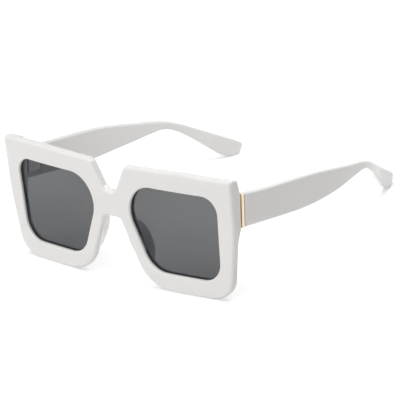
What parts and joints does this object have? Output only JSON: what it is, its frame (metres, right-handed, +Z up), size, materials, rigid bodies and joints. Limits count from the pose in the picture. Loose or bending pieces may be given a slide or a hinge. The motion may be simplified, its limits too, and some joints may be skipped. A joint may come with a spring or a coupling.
{
  "type": "square sunglasses",
  "caption": "Oversized square sunglasses with a thick glossy front, a flat top edge with a notch over the bridge, grey see-through lenses and folding temples with slim metal end trims.",
  "frame": {"origin": "middle of the footprint of the open glasses, on the surface they stand on: under the midpoint between the outer faces of the front and the back of the temple tips", "axes": "+Z up, square to the surface under the rims and temple tips; -Y the way the wearer looks; +X towards the wearer's left"},
  "size_m": [0.147, 0.1456, 0.0599],
  "materials": {
    "white_plastic": "glossy",
    "grey_lens": "polished, tinted",
    "gold_trim": "polished",
    "hinge_metal": "satin"
  },
  "bodies": {
    "front": {"front_frame": "white_plastic", "lens_left": "grey_lens", "nose_pad_left": "white_plastic", "hinge_front_leaf_left": "hinge_metal", "front_leaf_screw_upper_left": "hinge_metal", "front_leaf_screw_lower_left": "hinge_metal", "hinge_screw_left": "hinge_metal", "lens_right": "grey_lens", "nose_pad_right": "white_plastic", "hinge_front_leaf_right": "hinge_metal", "front_leaf_screw_upper_right": "hinge_metal", "front_leaf_screw_lower_right": "hinge_metal", "hinge_screw_right": "hinge_metal"},
    "left_temple": {"temple_left": "white_plastic", "temple_trim_left": "gold_trim", "temple_core_left": "hinge_metal", "hinge_temple_leaf_left": "hinge_metal", "temple_leaf_screw_upper_left": "hinge_metal", "temple_leaf_screw_lower_left": "hinge_metal"},
    "right_temple": {"temple_right": "white_plastic", "temple_trim_right": "gold_trim", "temple_core_right": "hinge_metal", "hinge_temple_leaf_right": "hinge_metal", "temple_leaf_screw_upper_right": "hinge_metal", "temple_leaf_screw_lower_right": "hinge_metal"}
  },
  "joints": [
    {"name": "fold_left", "type": "hinge", "parent": "front", "child": "left_temple", "pos_m": [0.0672, -0.05805, 0.04272], "axis": [0, 0.1564, 0.9877], "range_deg": [0, 82]},
    {"name": "fold_right", "type": "hinge", "parent": "front", "child": "right_temple", "pos_m": [-0.0672, -0.05805, 0.04272], "axis": [0, -0.1564, -0.9877], "range_deg": [0, 68]}
  ]
}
+--
### [Work to do]
Copy all the lines, exactly.

### [Exercise result]
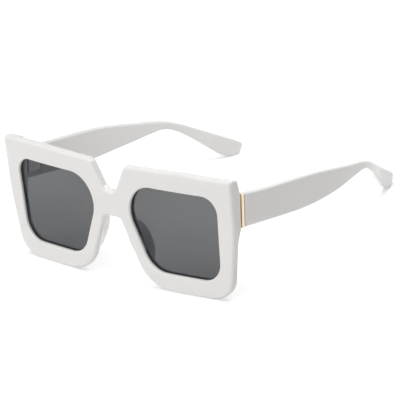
What parts and joints does this object have? Output only JSON: what it is, its frame (metres, right-handed, +Z up), size, materials, rigid bodies and joints. Limits count from the pose in the picture. Loose or bending pieces may be given a slide or a hinge. The motion may be simplified, its limits too, and some joints may be skipped. A joint may come with a spring or a coupling.
{
  "type": "square sunglasses",
  "caption": "Oversized square sunglasses with a thick glossy front, a flat top edge with a notch over the bridge, grey see-through lenses and folding temples with slim metal end trims.",
  "frame": {"origin": "middle of the footprint of the open glasses, on the surface they stand on: under the midpoint between the outer faces of the front and the back of the temple tips", "axes": "+Z up, square to the surface under the rims and temple tips; -Y the way the wearer looks; +X towards the wearer's left"},
  "size_m": [0.147, 0.1456, 0.0599],
  "materials": {
    "white_plastic": "glossy",
    "grey_lens": "polished, tinted",
    "gold_trim": "polished",
    "hinge_metal": "satin"
  },
  "bodies": {
    "front": {"front_frame": "white_plastic", "lens_left": "grey_lens", "nose_pad_left": "white_plastic", "hinge_front_leaf_left": "hinge_metal", "front_leaf_screw_upper_left": "hinge_metal", "front_leaf_screw_lower_left": "hinge_metal", "hinge_screw_left": "hinge_metal", "lens_right": "grey_lens", "nose_pad_right": "white_plastic", "hinge_front_leaf_right": "hinge_metal", "front_leaf_screw_upper_right": "hinge_metal", "front_leaf_screw_lower_right": "hinge_metal", "hinge_screw_right": "hinge_metal"},
    "left_temple": {"temple_left": "white_plastic", "temple_trim_left": "gold_trim", "temple_core_left": "hinge_metal", "hinge_temple_leaf_left": "hinge_metal", "temple_leaf_screw_upper_left": "hinge_metal", "temple_leaf_screw_lower_left": "hinge_metal"},
    "right_temple": {"temple_right": "white_plastic", "temple_trim_right": "gold_trim", "temple_core_right": "hinge_metal", "hinge_temple_leaf_right": "hinge_metal", "temple_leaf_screw_upper_right": "hinge_metal", "temple_leaf_screw_lower_right": "hinge_metal"}
  },
  "joints": [
    {"name": "fold_left", "type": "hinge", "parent": "front", "child": "left_temple", "pos_m": [0.0672, -0.05805, 0.04272], "axis": [0, 0.1564, 0.9877], "range_deg": [0, 82]},
    {"name": "fold_right", "type": "hinge", "parent": "front", "child": "right_temple", "pos_m": [-0.0672, -0.05805, 0.04272], "axis": [0, -0.1564, -0.9877], "range_deg": [0, 68]}
  ]
}